“L’autonomia differenziata smantella il servizio sanitario nazionale creando 21 servizi sanitari diversi tra di loro”. E’ la frase con cui si apre il video lanciato dal Sindacato dei medici italiani (Smi) per denunciare “l’odiosa manovra” della regionalizzazione in Sanità.
“La Repubblica è indivisibile, i diritti fondamentali come istruzione, scuola e salute devono essere uguali per tutti ed esigibili in modo uniforme da tutto il territorio nazionale. La solidarietà è un principio fondante della questione sociale in un Paese civile. Nessuno può essere lasciato indietro. Per questo il sindacato dei medici italiani dice no alla regionalizzazione della Sanità”, recita la voce in sottofondo mentre nel video scorrono le immagini di cittadini giovani e meno giovani, ma tutti utenti del Servizio sanitario nazionale.

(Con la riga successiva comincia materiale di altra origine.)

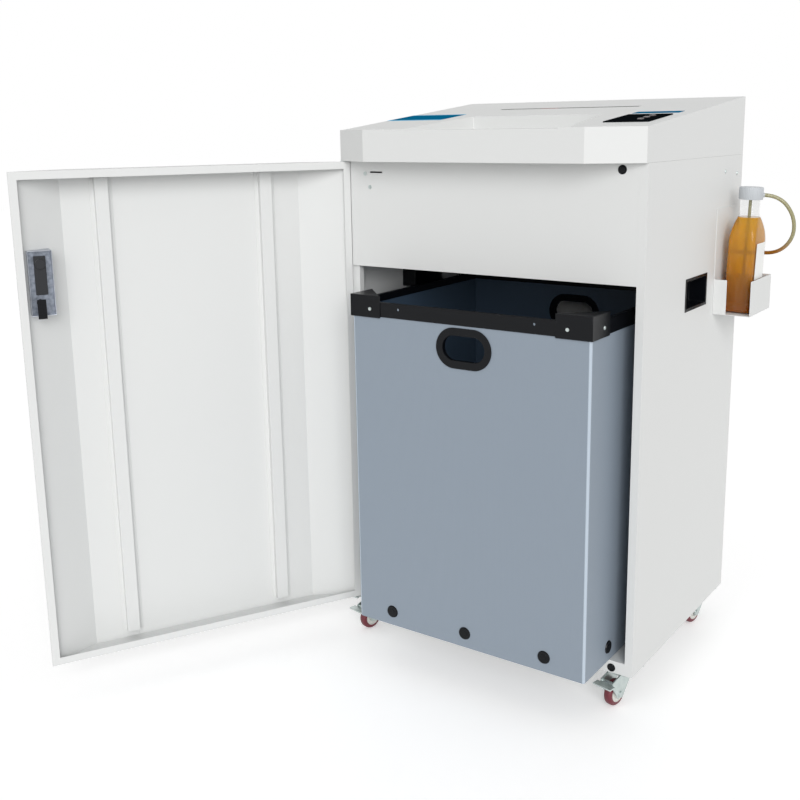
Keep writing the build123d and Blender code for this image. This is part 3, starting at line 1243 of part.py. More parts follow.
# waste bin
bracket_x, bracket_y = bin_limits("bracket")
board_x, board_y = bin_limits("board")
save("bin_board", make_bin_board())
save("bin_rim_rails", make_rails())
save("bin_corner_brackets", *make_brackets())
corner_x = BIN_WIDTH / 2 - RIVET_IN
save("bin_rivets", *around_bin(bracket_x, bracket_y, (-corner_x, corner_x), (RIVET_IN, BIN_DEPTH - RIVET_IN),
                               BIN_TOP - RIVET_DOWN, RIVET_R, RIVET_PROUD))
save("bin_push_rivets", *around_bin(board_x, board_y, PUSH_RIVETS_FRONT, PUSH_RIVETS_SIDE,
                                    LIP_TOP + PUSH_RIVET_UP, PUSH_RIVET_R, PUSH_RIVET_PROUD))
save("bin_grommets", make_grommet(board_y[0], 1), make_grommet(board_y[1], -1))

# cutting head
front_y = SLOT_Y - CUTTER_HALF
rear_y = SLOT_Y + CUTTER_HALF
timing_step = 360 / TIMING_TEETH
drive_reach = hypot(front_y - MOTOR_Y, CUTTER_Z - MOTOR_Z)
drive_angle = degrees(atan2(CUTTER_Z - MOTOR_Z, front_y - MOTOR_Y))
pinion_radius = drive_reach * PINION_TEETH / (PINION_TEETH + DRIVE_TEETH)
save("cutter_side_plates", *make_side_plates())
save("cutter_tie_rods", *[rod_x(y, z, TIE_R, -PLATE_IN, PLATE_IN) for y in TIE_Y for z in TIE_Z])
save("stripper_combs", make_comb(-1), make_comb(1))
save("front_cutter_cylinder", make_cutter(front_y, disc_starts(-1)[0], 1, DRIVE_X[0] - JOURNAL_PROUD,
                                         TIMING_X[1] + JOURNAL_PROUD))
save("rear_cutter_cylinder", make_cutter(rear_y, disc_starts(1)[0], -1,
                                          -PLATE_IN - PLATE_THICK - REAR_JOURNAL_PROUD,
                                          TIMING_X[1] + JOURNAL_PROUD))
save("front_shaft_gears",
     gear(front_y, CUTTER_Z, TIMING_TEETH, CUTTER_HALF, JOURNAL_R, TIMING_X, 0),
     gear(front_y, CUTTER_Z, DRIVE_TEETH, drive_reach - pinion_radius, JOURNAL_R, DRIVE_X,
          drive_angle + 180 + 180 / DRIVE_TEETH))
save("rear_timing_gear", gear(rear_y, CUTTER_Z, TIMING_TEETH, CUTTER_HALF, JOURNAL_R, TIMING_X,
                              timing_step / 2))
pinion = gear(MOTOR_Y, MOTOR_Z, PINION_TEETH, pinion_radius, MOTOR_SHAFT_R - 1, DRIVE_X, drive_angle)
motor_shaft = rod_x(MOTOR_Y, MOTOR_Z, MOTOR_SHAFT_R, DRIVE_X[0] - MOTOR_SHAFT_PROUD, -PLATE_IN + MOTOR_SHAFT_IN)
save("motor_pinion", pinion + motor_shaft)
save("drive_motor", make_motor())
save("oil_spray_bar", make_oil_bar())
save("oil_pump", make_pump())

# casters
save("caster_top_plates", *[on_caster(name, make_caster_plate()) for name in CASTER_TURN])
for name in CASTER_TURN:
    braked = name.startswith("front")
    save(f"caster_fork_{name}", on_caster(name, make_fork(braked)))
    save(f"caster_wheel_{name}", on_caster(name, make_wheel()))
    if braked:
        save(f"brake_pedal_{name}", on_caster(name, make_pedal()))
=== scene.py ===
"""Looks of a cross-cut shredder cabinet: painted sheet steel, fluted bin, oil bottle, casters."""

import json
import math

import bmesh
import bpy
from mathutils import Euler, Matrix, Vector


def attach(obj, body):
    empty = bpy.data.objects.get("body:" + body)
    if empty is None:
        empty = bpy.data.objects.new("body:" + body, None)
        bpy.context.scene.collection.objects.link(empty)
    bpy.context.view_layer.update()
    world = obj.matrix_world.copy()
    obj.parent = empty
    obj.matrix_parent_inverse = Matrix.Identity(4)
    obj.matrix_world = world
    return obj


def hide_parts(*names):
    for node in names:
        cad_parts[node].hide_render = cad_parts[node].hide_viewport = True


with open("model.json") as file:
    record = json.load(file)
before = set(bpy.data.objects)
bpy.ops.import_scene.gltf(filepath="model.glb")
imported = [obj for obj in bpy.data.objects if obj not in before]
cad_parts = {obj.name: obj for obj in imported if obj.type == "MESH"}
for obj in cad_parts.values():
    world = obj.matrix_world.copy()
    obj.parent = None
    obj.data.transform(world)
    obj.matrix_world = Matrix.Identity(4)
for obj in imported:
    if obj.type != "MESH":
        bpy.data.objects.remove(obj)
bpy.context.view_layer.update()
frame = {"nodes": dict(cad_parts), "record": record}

MM = 0.001

# camera, from the photograph's viewpoint
IMAGE_PX = 800
FOCAL_PX = 1049.85
CENTRE_PX = (408.885, 351.742)
CAMERA_PLACE = (0.99807, -1.66582, 1.06458)
CAMERA_TURN = (77.8936, 0.8346, 34.8049)
SENSOR_MM = 36.0
VIEW_REACH_M = 50.0

# lamp, surroundings and floor
KEY_TOWARDS = (-0.60, 0.72, -0.36)
KEY_STRENGTH = 1.95
KEY_SPREAD = 38.0
AMBIENT = 0.55
FLOOR_LIFT = 0.32
FLOOR_REACH_M = 12.0

# edges sharper than these stay edges, in degrees: plain, sheet with blunt folds, turned, blown bottle
SHARP_DEG = 33.0
BLUNT_DEG = 15.0
TURNED_DEG = 32.0
BOTTLE_DEG = 50.0
# faces that meet at less than this many degrees are one flat face
FLAT_DEG = 1.0
# faces larger than this, in square millimetres, are flat sheet and are shaded flat
FLAT_AREA = 400.0
# an upright face's normal rises less than the first, and a face looks a given way beyond the second
UPRIGHT_UNDER = 0.5
LOOKS_BEYOND = 0.9

# real sizes in millimetres
EDGE_ROUND = 0.7
FOLD_ROUND = 4.0
# points nearer than these are one point, on a copied piece and on a turned one
WELD = 0.002
TURNED_WELD = 0.001
# an edge is upright, or lies on a wall, within these
UPRIGHT_WITHIN = 0.01
WALL_WITHIN = 0.5
FLUTE_PITCH = 5.0
FLUTE_RELIEF = 0.06
BIN_FRONT_Y = -108.9
BIN_DEPTH = 455.0
BIN_CENTRE_X = 25.8
BIN_WIDTH = 503.0
BOARD_INSET = 3.0
# faces further in than this are the inside of the bin, which is given painted shade
INSIDE_FROM = 2.0
PUSH_RIVET_Z = 123.0
PUSH_RIVETS_FRONT = (-168.0, 0.0, 168.0)
PUSH_RIVETS_SIDE = (102.0, 227.5, 353.0)
BIN_RIVET_Z = 730.0
BIN_RIVET_IN = 46.0
# heads: radius, height, and radius of the raised middle
PUSH_RIVET_HEAD = (12.5, 2.2, 6.25)
BIN_RIVET_HEAD = (3.5, 1.1, 1.5)
PANEL_SCREW_HEAD = (4.0, 1.25, 2.0)
# a head and its middle narrow to these shares of their feet, and the middle stands this much higher
HEAD_TAPER = 0.9
MIDDLE_TAPER = 0.86
MIDDLE_RISE = 1.12
CABINET_HALF = 320.0
DOOR_OPEN = 118.1
LOCK_FLOOR_IN = 6.0
# heights that the lock works and the paper sensor stay under
LOCK_WORKS_UNDER = 100.0
THROAT_SENSOR_UNDER = 80.0
INLAY_MIDDLE_Y = 200.0
INLAY_BAND_FROM = 40.0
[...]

Il Sindacato dei medici italiani scrive in una nota che si opporrà “con forza ad un regionalismo differenziato che non può essere il grimaldello per privatizzare il rapporto di lavoro dei medici, così come non accetteremo l’ipotesi che la formazione sia devoluta alle Regioni, perché si correrebbe il rischio della nascita di sistemi universitari diversificati in giro per il Paese”.
I medici inoltre esprimono forte perplessità sul ruolo che le assicurazioni private potrebbero assumere per la coperture di servizi di assistenza sanitaria e di prestazioni mediche oggi erogate dal servizio pubblico, come previsto nell’accordo tra governo e Veneto: “La Regione avrà mano libera in materia di accesso alle scuole di specializzazione e potrà stipulare specifici accordi con le università del territorio regionale. Il Veneto, inoltre, potrà redigere contratti a tempo determinato di specializzazione lavoro per medici, alternativi al percorso delle scuole di specializzazione”.
“Anche per questo – conclude il sindacato – è importante che il Servizio Sanitario Nazionale mantenga il suo carattere omogeneo e non sia trasformato in una somma di servizi sanitari regionali, con l’aggravante dell’aumento dei cosiddetti ‘viaggi della speranza’. Intanto lo Smi ha aperto una petizione nazionale su Change.org.